A spokesperson for the mayor said: “We are investing record amounts to create new high-quality cycle routes and transform dangerous junctions as part of our Vision Zero approach to eliminate all deaths and serious injuries from London’s roads by 2041.”
Dr Fisher, who lived in Highgate, north London, was wearing a helmet and the lorry was moving at less than 8mph, PC Brian Gamble told the inquest into his death on Wednesday.
Samantha Southouse, who was driving the lorry that struck Dr Fisher, told the court she checked all her mirrors before driving forwards in a traffic jam, but did not see him.

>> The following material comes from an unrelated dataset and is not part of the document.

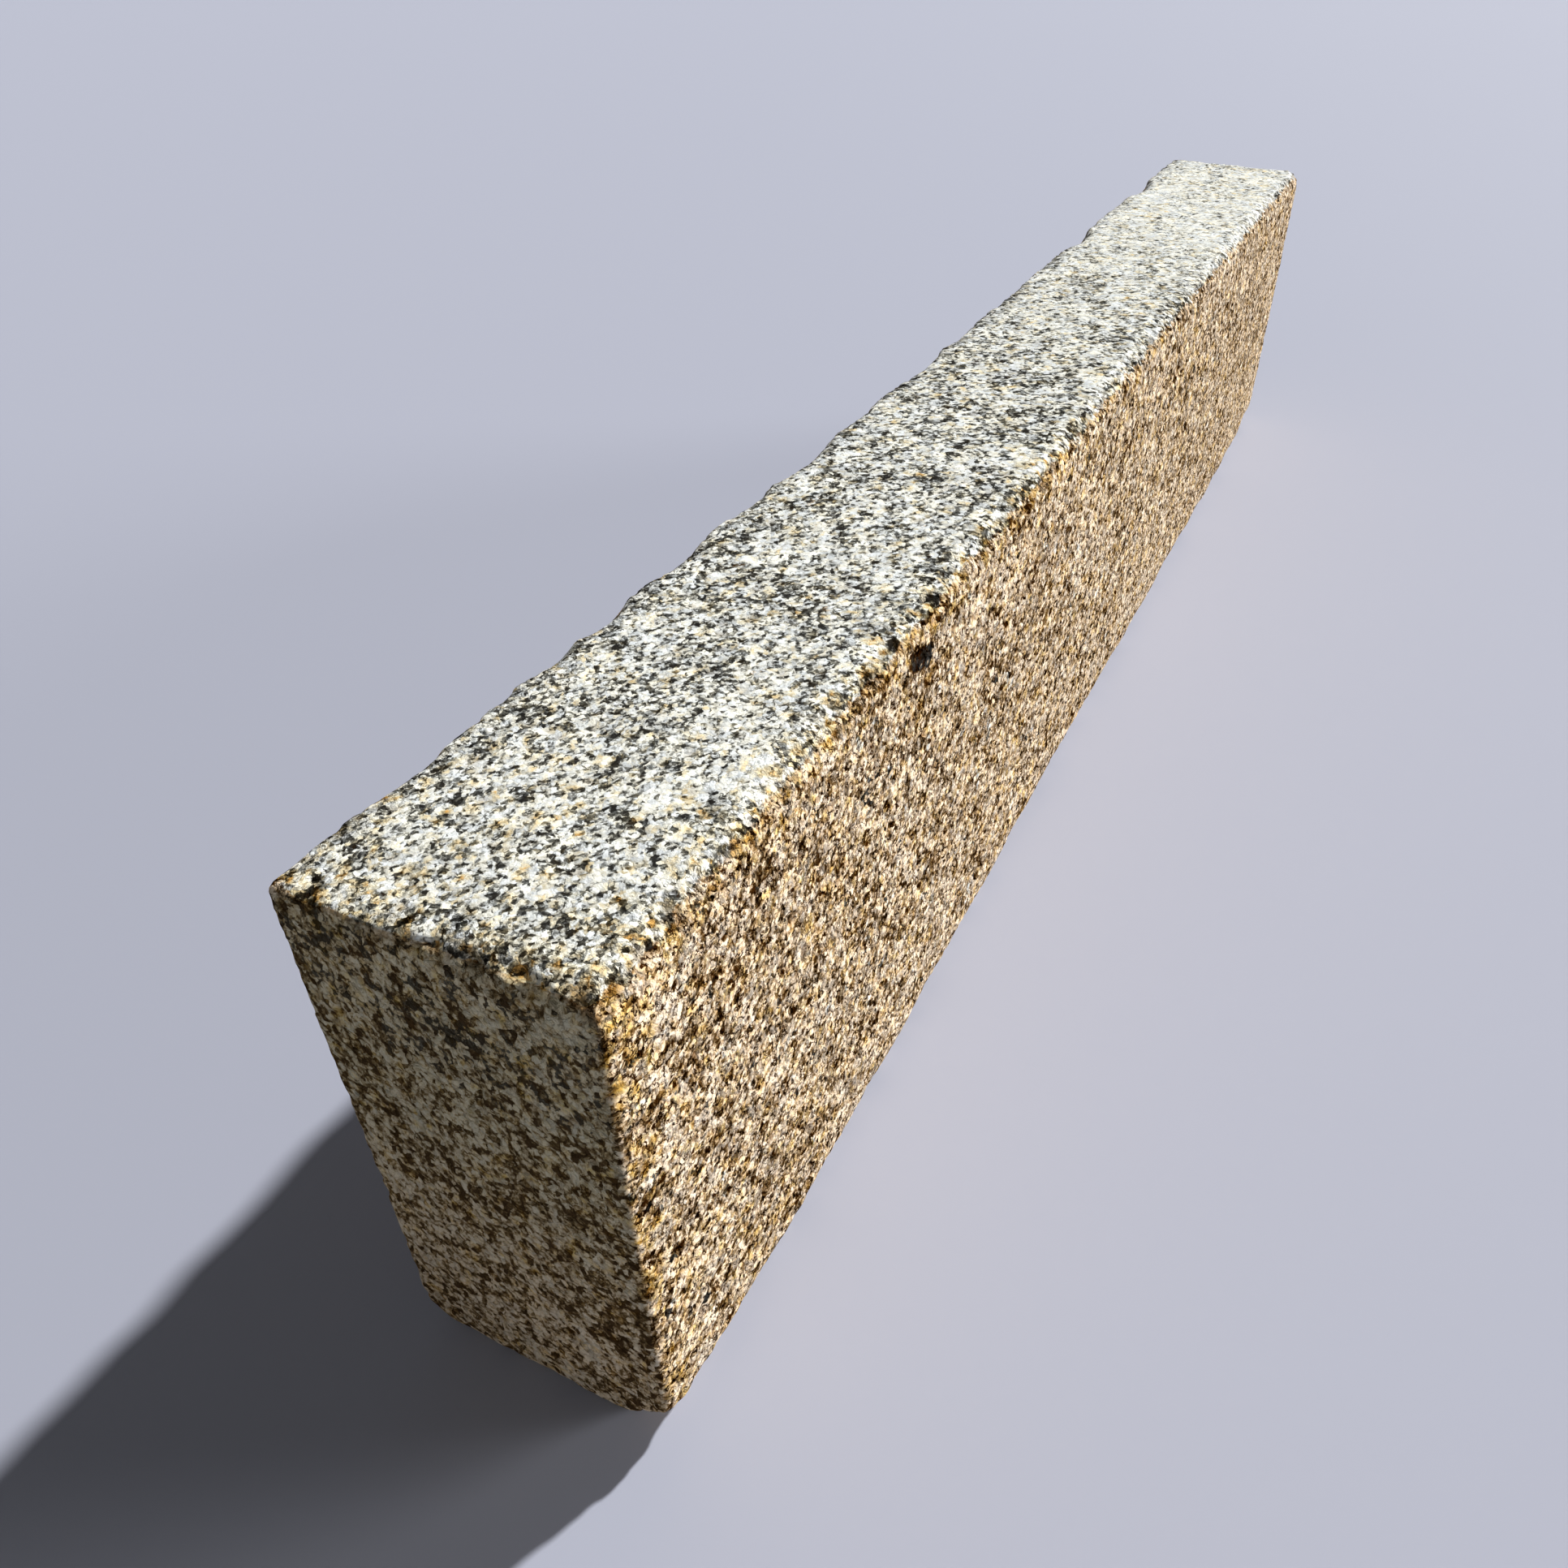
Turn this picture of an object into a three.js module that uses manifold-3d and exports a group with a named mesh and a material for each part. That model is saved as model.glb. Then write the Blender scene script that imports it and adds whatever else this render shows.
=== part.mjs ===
// A hewn granite kerb stone, standing on its bed as it would be set beside a road.
//
// Millimetres. +X runs along the stone from its near end to its far end, +Y from its front (the
// face shown to the road) to its back, +Z up. The origin is the middle of the bed.
//
// The stone is one block. Its cross-section is a slightly battered rectangle with worn arrises,
// lofted along the length. The arrises wander from their straight lines, the dressing leaves long
// shallow waves in the faces, and handling has knocked spalls off the arrises and corners. The bed
// and the middle of each end are flat.

import * as THREE from 'three';
import { ImprovedNoise } from 'three/addons/math/ImprovedNoise.js';
import { mergeVertices } from 'three/addons/utils/BufferGeometryUtils.js';
import Module from 'manifold-3d';

// ---- Driving dimensions ---------------------------------------------------------------------

const LENGTH = 1000;
const HEIGHT = 200;
const HEAD_WIDTH = 101;
const FOOT_WIDTH = 100;

// How far each kind of arris is worn back from its sharp edge, measured along the faces.
const FRONT_HEAD_WEAR = 9;
const BACK_HEAD_WEAR = 3.5;
const FOOT_WEAR = 14;
const END_HEAD_WEAR = 2.5;
const END_FOOT_WEAR = 12;
const END_SIDE_WEAR = 2.5;

// The share by which the wear of the long arrises swells and shrinks along the stone.
const WEAR_VARIATION = 0.35;
const WEAR_SPACING = 40;

// Waves that the dressing leaves in the faces: the distance from crest to crest, and the depth. The
// gain brings smooth noise, which seldom passes 0.6 either way, up to about 1.
const NOISE_GAIN = 1.6;
const DRESSING_SPACING = 170;
const DRESSING_DEPTH = 1.2;
const HAMMER_SPACING = 36;
const HAMMER_DEPTH = 0.8;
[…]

CCTV footage screened in court showed Dr Fisher move into the path of the truck as he attempted to get around another vehicle in front.
PC Gamble said he would have been obscured from Ms Southouse’s view as he would not have been in her direct line of sight.
Senior coroner Mary Hassell concluded Dr Fisher died of “multiple injuries”.
Dr Fisher, who had two daughters, was a frequent cyclist, according to Ms Herne.
Transport for London (TfL) says lorries were “disproportionately involved in fatal collisions” between 2015 and 2017.
It proposed introducing new direct vision standards for lorries, which would see the most unsafe vehicles removed from London’s roads.